┏━━
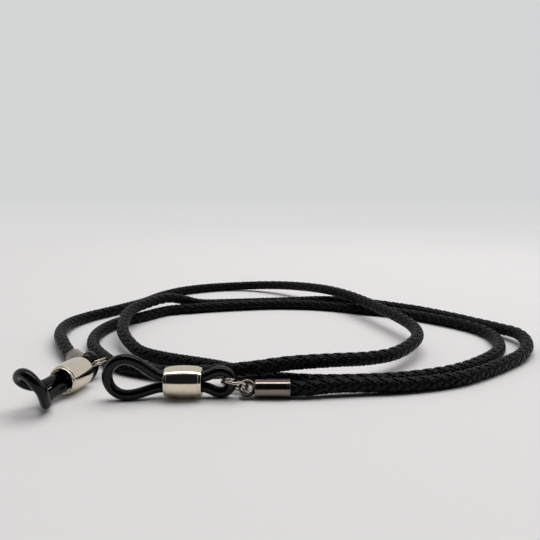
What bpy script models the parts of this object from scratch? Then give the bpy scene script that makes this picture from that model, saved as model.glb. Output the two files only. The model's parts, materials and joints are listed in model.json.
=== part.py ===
"""A retainer cord for glasses, at its real size, in metres, +Z up.

A thin braided cord ends in two metal caps. Each cap's eye holds a split ring, each ring
holds a rubber loop, and a metal slider bead closes the loop round a temple arm. The cord
lies loosely coiled on a surface at z = 0, with both fittings at its front.
"""

import math
from dataclasses import dataclass

import bmesh
import bpy
import numpy as np
from mathutils import Matrix, Vector

MM = 0.001

# Driving sizes
CORD_DIAMETER = 3.0 * MM
CORD_LEAD = 3.0 * MM
RUBBER_DIAMETER = 2.07 * MM

CAP_LENGTH = 6.9 * MM
CAP_WALL = 0.32 * MM
CAP_BORE_PLAY = 0.05 * MM
CAP_BORE_DEPTH = 5.4 * MM
CAP_MOUTH_ROUND = 0.12 * MM
CAP_SHOULDER_ROUND = 0.5 * MM
GLUE_THICKNESS = 0.6 * MM

EYE_WALL = 0.73 * MM
EYE_THICKNESS = 1.15 * MM
EYE_ROUND = 0.25 * MM
EYE_SINK = 0.25 * MM
EYE_PLAY = 0.34 * MM

RING_DIAMETER = 5.6 * MM
RING_WIRE = 0.6 * MM
RING_HEIGHT = 1.1 * MM
RING_ROUND = 0.16 * MM
RING_GROOVE = 0.1 * MM

BIG_LOOP_HEIGHT = 9.25 * MM
BIG_LOOP_LENGTH = 11.8 * MM
BIG_LOOP_LEAN = 1.4 * MM

BEAD_LENGTH = 7.2 * MM
BEAD_WALL = 0.65 * MM
BEAD_BULGE = 0.1 * MM
BEAD_ROUND = 0.3 * MM

# Clearances
TOUCH_GAP = 0.3 * MM
STRAND_GAP = 0.3 * MM
BEAD_PLAY = 0.28 * MM
BEAD_LIFT = 0.05 * MM
WIRE_PLAY = 0.2 * MM

# Sizes that follow from them
CORD_RADIUS = CORD_DIAMETER / 2
RUBBER_RADIUS = RUBBER_DIAMETER / 2
CAP_BORE_RADIUS = CORD_RADIUS + CAP_BORE_PLAY
CAP_RADIUS = CAP_BORE_RADIUS + CAP_WALL
CORD_END_RADIUS = CAP_BORE_RADIUS - TOUCH_GAP
CORD_END_LENGTH = CAP_BORE_DEPTH - GLUE_THICKNESS - 2 * TOUCH_GAP
WIRE_REACH = math.hypot(RING_WIRE, RING_HEIGHT) / 2
EYE_HOLE_RADIUS = WIRE_REACH + EYE_PLAY
EYE_RADIUS = EYE_HOLE_RADIUS + EYE_WALL
EYE_FROM_MOUTH = CAP_LENGTH + EYE_RADIUS - EYE_SINK
RING_RADIUS = (RING_DIAMETER - RING_WIRE) / 2
LIMB_TO_WIRE = RUBBER_RADIUS + WIRE_REACH + WIRE_PLAY
STRAND_OFFSET = RUBBER_RADIUS + STRAND_GAP / 2
BIG_LOOP_RADIUS = BIG_LOOP_HEIGHT / 2 - RUBBER_RADIUS
BEAD_BORE_RADIUS = STRAND_OFFSET + RUBBER_RADIUS + BEAD_PLAY
BEAD_RADIUS = BEAD_BORE_RADIUS + BEAD_WALL
LOOP_AXIS_HEIGHT = BEAD_RADIUS + BEAD_LIFT
SMALL_LOOP_RADIUS = LOOP_AXIS_HEIGHT - RUBBER_RADIUS

# Facets
CORD_STEPS = 98
ROUND_STEPS = 3
CAP_SIDES = 32
EYE_SIDES = 28
RING_SIDES = 36
BEAD_SIDES = 36
LOOP_ARC_POINTS = 11
LOOP_EASE_POINTS = 7
PAIR_STEPS = 4
SMOOTH_STEPS = 12
SWELL_STEPS = 3
SELF_GAP_SKIP = 3
GAP_STEP = 0.2
MERGE_DISTANCE = 0.001 * MM
SHARP_ANGLE = math.radians(35)

# The part's origin, in millimetres of the plan that the routes below are drawn in
PLAN_ORIGIN = (-21.208, 123.584)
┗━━
__YOUR TASK__.
The required output is the exact run of lines from the beginning of the listing above to the line that contains "WIRE_PLAY = 0.2 * MM", inclusive of both.

__SOLUTION TO THE PROBLEM__.
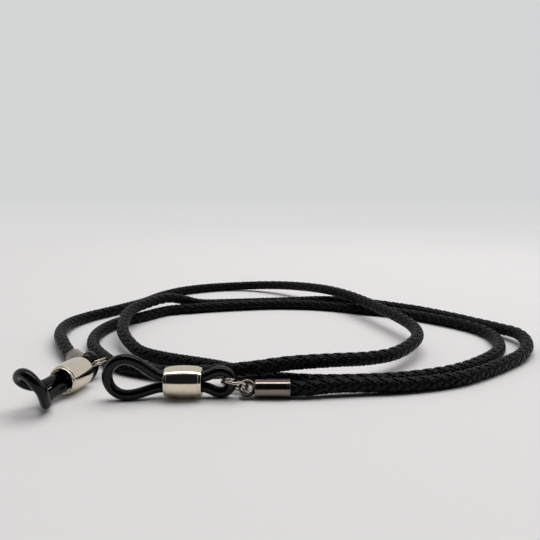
What bpy script models the parts of this object from scratch? Then give the bpy scene script that makes this picture from that model, saved as model.glb. Output the two files only. The model's parts, materials and joints are listed in model.json.
=== part.py ===
"""A retainer cord for glasses, at its real size, in metres, +Z up.

A thin braided cord ends in two metal caps. Each cap's eye holds a split ring, each ring
holds a rubber loop, and a metal slider bead closes the loop round a temple arm. The cord
lies loosely coiled on a surface at z = 0, with both fittings at its front.
"""

import math
from dataclasses import dataclass

import bmesh
import bpy
import numpy as np
from mathutils import Matrix, Vector

MM = 0.001

# Driving sizes
CORD_DIAMETER = 3.0 * MM
CORD_LEAD = 3.0 * MM
RUBBER_DIAMETER = 2.07 * MM

CAP_LENGTH = 6.9 * MM
CAP_WALL = 0.32 * MM
CAP_BORE_PLAY = 0.05 * MM
CAP_BORE_DEPTH = 5.4 * MM
CAP_MOUTH_ROUND = 0.12 * MM
CAP_SHOULDER_ROUND = 0.5 * MM
GLUE_THICKNESS = 0.6 * MM

EYE_WALL = 0.73 * MM
EYE_THICKNESS = 1.15 * MM
EYE_ROUND = 0.25 * MM
EYE_SINK = 0.25 * MM
EYE_PLAY = 0.34 * MM

RING_DIAMETER = 5.6 * MM
RING_WIRE = 0.6 * MM
RING_HEIGHT = 1.1 * MM
RING_ROUND = 0.16 * MM
RING_GROOVE = 0.1 * MM

BIG_LOOP_HEIGHT = 9.25 * MM
BIG_LOOP_LENGTH = 11.8 * MM
BIG_LOOP_LEAN = 1.4 * MM

BEAD_LENGTH = 7.2 * MM
BEAD_WALL = 0.65 * MM
BEAD_BULGE = 0.1 * MM
BEAD_ROUND = 0.3 * MM

# Clearances
TOUCH_GAP = 0.3 * MM
STRAND_GAP = 0.3 * MM
BEAD_PLAY = 0.28 * MM
BEAD_LIFT = 0.05 * MM
WIRE_PLAY = 0.2 * MM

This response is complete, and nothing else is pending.